Stormwater Solutions Magazine: Saturated Soil Solution

Due to the success of the H2Ri on the Daniel Boone Project, MoDOT has continued to look for opportunities to utilize it in designs where reoccurring moisture problems have proved to be unfixable.

The Daniel Boone Bridge Design-Build Project began with an investigation by the Missouri Department of Transportation (MoDOT) in the early 2000s. The goal was to replace the westbound span, which was built in 1935 and was never intended to handle modern interstate-level traffic. MoDOT’s studies concluded that the narrow lanes, constant traffic and high maintenance costs necessitated a complete replacement of this span. In 2011, MoDOT allocated $125 million in funding for the project. In 2012, a design-build contract was awarded to the Walsh-Alberici joint venture team with Burns & McDonnell as the design engineer.

Removing the Water

During the initial design phase for the bridge approaches, it became clear that saturated soil conditions would require water to be removed from under the pavement sections. Typical design solutions for this problem would be installing thick, drainable aggregate sections or wick drains, which can add considerable cost to the pavement section. MoDOT encouraged the design-build teams to explore new and innovative technologies to solve the challenging site conditions.

Burns & McDonnell contacted TenCate Geosynthetics to explore the utilization of Mirafi H2Ri high-strength wicking geosynthetic. This technology has a design that not only provides tradtional geosynthetic characteristics to stabilize the roadway, but also has the ability to drain saturated and unsaturated subgrades.
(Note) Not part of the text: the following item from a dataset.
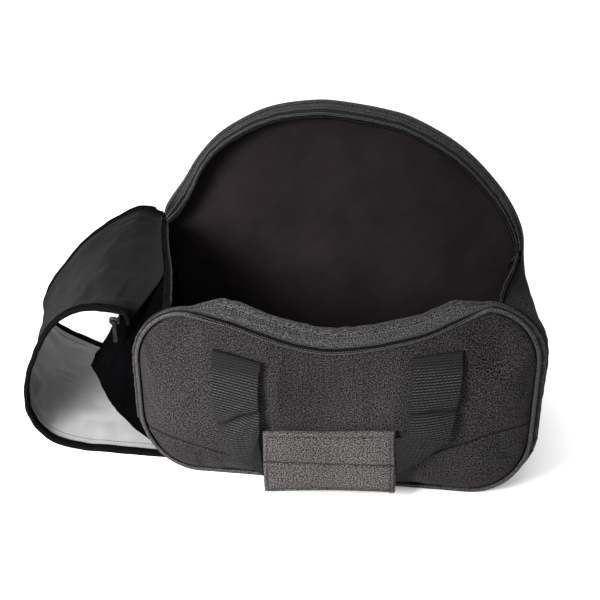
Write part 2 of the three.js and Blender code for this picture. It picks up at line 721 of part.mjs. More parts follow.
// A zip slider beside the tape it runs on, and its pull hanging on the face that looks away from
// the tape. The slider's length runs along X before it is turned.
function addSlider(name, place, away, turn, tilt) {
  const body = new THREE.BoxGeometry(sliderLength, sliderThickness, sliderWidth);
  const slider = addPiece(name + "_slider", body, sliderMetal);
  slider.rotation.set(0, tilt, turn, "ZYX");
  slider.position.copy(place).addScaledVector(away, sliderThickness / 2 + 2 * clearance);
  const tab = new THREE.BoxGeometry(pullWidth, pullThickness, pullLength);
  const pull = addPiece(name + "_pull", tab, sliderMetal);
  pull.rotation.z = turn;
  pull.position.copy(place);
  pull.position.addScaledVector(away, sliderThickness + pullThickness / 2 + 3 * clearance);
  pull.position.z -= pullLength / 2;
}

function buildSliders() {
  const flapEnd = 0.97;
  const flapEdges = [
    { name: "end_zip_front", y: flapFront, ahead: -1, tilt: 0.5 },
    { name: "end_zip_back", y: flapBack, ahead: 1, tilt: 0.2 },
  ];
  for (const { name, y, ahead, tilt } of flapEdges) {
    const place = loopPlace(flapEnd, y);
    place.x -= sliderLength;
    place.z += pullThickness;
    addSlider(name, place, new THREE.Vector3(0, ahead, 0), 0, tilt);
  }
  // The mouth zip's slider stops where the right tape meets the lid's rim, and lies along the tape.
  const tapePlace = (share) => {
    const edge = mouthCorner(1, share);
    const x = edge.x - liningThickness / 2 - tapeWidth * tapeLean;
    return new THREE.Vector3(x, mix(wallFront, wallBack, share), edge.y + tapeWidth / 2);
  };
  const stopShare = 1 - (rimWidth + sliderLength) / baseDepth;
  const stop = tapePlace(stopShare);
  const along = stop.clone().sub(tapePlace(stopShare - sliderLength / baseDepth));
  const away = new THREE.Vector3(-along.y, along.x, 0).normalize();
  addSlider("mouth_zip", stop, away, Math.atan2(along.y, along.x), 0);
}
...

“The numerous geosynthetic research studies and in-field performance from a previous Alaska DOT project really helped sell this solution to MoDOT,” said Mike Lack, manager, alternative pursuits, for Walsh Group.
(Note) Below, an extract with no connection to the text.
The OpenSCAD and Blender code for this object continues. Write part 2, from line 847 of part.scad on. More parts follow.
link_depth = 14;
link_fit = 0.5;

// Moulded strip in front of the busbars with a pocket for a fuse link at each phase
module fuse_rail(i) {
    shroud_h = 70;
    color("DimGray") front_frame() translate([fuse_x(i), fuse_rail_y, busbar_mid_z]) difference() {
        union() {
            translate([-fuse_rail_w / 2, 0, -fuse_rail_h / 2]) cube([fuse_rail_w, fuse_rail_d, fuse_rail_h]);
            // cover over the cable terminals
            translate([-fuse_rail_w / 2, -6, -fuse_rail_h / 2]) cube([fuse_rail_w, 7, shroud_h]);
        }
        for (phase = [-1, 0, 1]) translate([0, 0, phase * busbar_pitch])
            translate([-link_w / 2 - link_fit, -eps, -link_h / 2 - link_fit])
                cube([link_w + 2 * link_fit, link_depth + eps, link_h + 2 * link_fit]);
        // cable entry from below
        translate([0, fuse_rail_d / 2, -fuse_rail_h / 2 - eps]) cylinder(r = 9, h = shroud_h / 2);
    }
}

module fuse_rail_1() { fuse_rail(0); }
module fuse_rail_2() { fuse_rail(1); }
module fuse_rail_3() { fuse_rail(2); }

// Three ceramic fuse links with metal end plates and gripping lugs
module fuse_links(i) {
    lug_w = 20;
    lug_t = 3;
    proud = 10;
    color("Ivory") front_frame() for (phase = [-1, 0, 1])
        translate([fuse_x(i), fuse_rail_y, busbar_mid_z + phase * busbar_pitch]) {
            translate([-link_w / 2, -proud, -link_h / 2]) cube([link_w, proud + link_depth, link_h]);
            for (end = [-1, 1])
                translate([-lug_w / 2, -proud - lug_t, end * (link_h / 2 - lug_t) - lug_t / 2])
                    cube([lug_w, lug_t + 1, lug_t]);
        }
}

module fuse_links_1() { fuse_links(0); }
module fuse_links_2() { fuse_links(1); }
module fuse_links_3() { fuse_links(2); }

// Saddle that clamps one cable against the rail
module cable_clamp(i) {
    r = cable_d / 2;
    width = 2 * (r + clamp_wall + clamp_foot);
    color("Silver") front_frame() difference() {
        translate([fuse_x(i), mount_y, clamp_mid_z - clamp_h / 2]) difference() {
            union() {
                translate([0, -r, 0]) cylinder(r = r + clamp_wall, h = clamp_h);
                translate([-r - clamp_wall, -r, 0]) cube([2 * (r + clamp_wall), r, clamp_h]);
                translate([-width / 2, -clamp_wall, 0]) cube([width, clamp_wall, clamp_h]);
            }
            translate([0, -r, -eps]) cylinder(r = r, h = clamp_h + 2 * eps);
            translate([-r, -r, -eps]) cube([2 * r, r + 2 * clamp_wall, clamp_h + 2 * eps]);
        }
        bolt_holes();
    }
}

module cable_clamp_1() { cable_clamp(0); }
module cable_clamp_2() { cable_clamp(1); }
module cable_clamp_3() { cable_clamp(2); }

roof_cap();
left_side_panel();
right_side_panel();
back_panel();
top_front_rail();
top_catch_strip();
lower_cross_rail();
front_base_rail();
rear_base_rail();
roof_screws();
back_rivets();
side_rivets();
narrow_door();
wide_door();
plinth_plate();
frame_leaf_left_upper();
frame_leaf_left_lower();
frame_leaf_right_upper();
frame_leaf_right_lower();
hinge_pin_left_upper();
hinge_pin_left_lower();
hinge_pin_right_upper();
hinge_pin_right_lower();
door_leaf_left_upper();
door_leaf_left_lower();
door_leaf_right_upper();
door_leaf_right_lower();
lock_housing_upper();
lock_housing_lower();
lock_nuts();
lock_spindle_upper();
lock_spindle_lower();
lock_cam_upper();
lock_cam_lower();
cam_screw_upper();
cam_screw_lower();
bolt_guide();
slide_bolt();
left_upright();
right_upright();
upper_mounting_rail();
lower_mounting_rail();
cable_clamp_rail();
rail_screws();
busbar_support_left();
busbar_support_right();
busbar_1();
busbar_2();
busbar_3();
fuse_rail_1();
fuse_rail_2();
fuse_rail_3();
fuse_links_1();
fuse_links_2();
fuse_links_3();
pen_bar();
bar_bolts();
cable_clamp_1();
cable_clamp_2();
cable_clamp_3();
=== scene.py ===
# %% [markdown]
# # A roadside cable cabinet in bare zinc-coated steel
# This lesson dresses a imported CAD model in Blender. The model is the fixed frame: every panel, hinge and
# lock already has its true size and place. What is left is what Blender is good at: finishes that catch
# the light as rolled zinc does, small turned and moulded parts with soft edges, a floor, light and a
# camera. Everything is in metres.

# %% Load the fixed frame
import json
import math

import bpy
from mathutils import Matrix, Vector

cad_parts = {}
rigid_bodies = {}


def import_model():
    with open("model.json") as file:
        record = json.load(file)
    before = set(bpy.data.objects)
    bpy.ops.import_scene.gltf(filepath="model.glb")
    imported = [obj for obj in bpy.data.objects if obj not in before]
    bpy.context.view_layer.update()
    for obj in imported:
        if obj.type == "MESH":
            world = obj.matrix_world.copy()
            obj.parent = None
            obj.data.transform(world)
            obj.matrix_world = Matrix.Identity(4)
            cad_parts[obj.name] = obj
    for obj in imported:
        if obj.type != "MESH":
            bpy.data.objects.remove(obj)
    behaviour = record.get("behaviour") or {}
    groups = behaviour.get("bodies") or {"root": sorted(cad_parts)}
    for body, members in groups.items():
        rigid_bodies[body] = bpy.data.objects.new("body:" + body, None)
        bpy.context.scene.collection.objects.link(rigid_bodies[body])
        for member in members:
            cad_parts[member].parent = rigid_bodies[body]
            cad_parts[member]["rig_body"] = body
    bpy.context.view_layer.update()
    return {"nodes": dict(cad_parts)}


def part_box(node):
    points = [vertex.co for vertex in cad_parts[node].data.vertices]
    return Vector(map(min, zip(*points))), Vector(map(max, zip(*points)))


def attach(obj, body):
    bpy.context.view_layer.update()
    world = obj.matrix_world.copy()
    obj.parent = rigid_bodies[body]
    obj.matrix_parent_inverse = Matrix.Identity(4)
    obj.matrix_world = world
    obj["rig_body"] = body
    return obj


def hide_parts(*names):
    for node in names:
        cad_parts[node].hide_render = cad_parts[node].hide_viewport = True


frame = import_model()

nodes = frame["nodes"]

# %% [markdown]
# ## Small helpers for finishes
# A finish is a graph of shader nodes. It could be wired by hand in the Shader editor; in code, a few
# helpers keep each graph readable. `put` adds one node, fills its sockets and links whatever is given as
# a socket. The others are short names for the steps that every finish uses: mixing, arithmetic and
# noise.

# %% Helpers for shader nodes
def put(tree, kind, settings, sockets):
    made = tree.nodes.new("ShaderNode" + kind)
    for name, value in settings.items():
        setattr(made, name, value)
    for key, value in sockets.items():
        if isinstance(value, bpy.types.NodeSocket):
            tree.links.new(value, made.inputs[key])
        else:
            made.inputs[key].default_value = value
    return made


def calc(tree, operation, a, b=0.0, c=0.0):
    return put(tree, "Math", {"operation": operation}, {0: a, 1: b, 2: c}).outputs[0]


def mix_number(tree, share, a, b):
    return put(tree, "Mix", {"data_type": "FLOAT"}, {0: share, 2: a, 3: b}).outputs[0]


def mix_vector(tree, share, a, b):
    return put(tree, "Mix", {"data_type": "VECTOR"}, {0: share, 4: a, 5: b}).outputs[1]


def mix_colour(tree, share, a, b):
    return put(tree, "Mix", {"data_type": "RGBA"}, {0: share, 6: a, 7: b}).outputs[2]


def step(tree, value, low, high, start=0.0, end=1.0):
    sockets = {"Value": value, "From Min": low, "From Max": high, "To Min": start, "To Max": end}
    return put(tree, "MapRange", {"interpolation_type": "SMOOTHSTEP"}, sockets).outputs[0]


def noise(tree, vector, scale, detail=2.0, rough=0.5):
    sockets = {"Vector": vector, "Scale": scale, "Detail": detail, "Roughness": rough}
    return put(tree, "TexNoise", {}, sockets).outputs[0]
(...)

The objective was to remove water from underneath the pavement section. The design-build team originally designed a pavement section that included a 4-in. layer of drainable aggregate and 4 in. of road base aggregate with a concrete section, all on top of prepared subgrade. The geosynthetic was intended to replace the 4 in. of drainable base, thus providing equivalent capabilities within the section while reducing overall costs. The strength of the geosynthetic, which also provides confinement and separation, allowed for a 2-in. overall reduction in aggregate base material, along with the ability to wick water from under the pavement. The water was able to exit the product through a combination of day lighting the material onto roadway shoulders and into French drains.
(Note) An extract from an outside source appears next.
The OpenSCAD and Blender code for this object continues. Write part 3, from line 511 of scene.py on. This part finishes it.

“As the prime engineering firm on the Walsh-Alberici design-build team submitting a proposal for the MoDOT Daniel Boone Bridge Project, we were tasked with exploring new and innovative solutions,” said Jeff Mues, St. Louis regional transportation practice leader for Burns & McDonnell. “This included materials not currently included in MoDOT’s standard plans and specifications. Working with TenCate Geosynthetics, we were able to eliminate costly drainable aggregate and underdrains through the inclusion of the wicking geosynthetic. The geosynthetic material also allowed us to eliminate 2 in. of aggregate and maintain the designed pavement life.”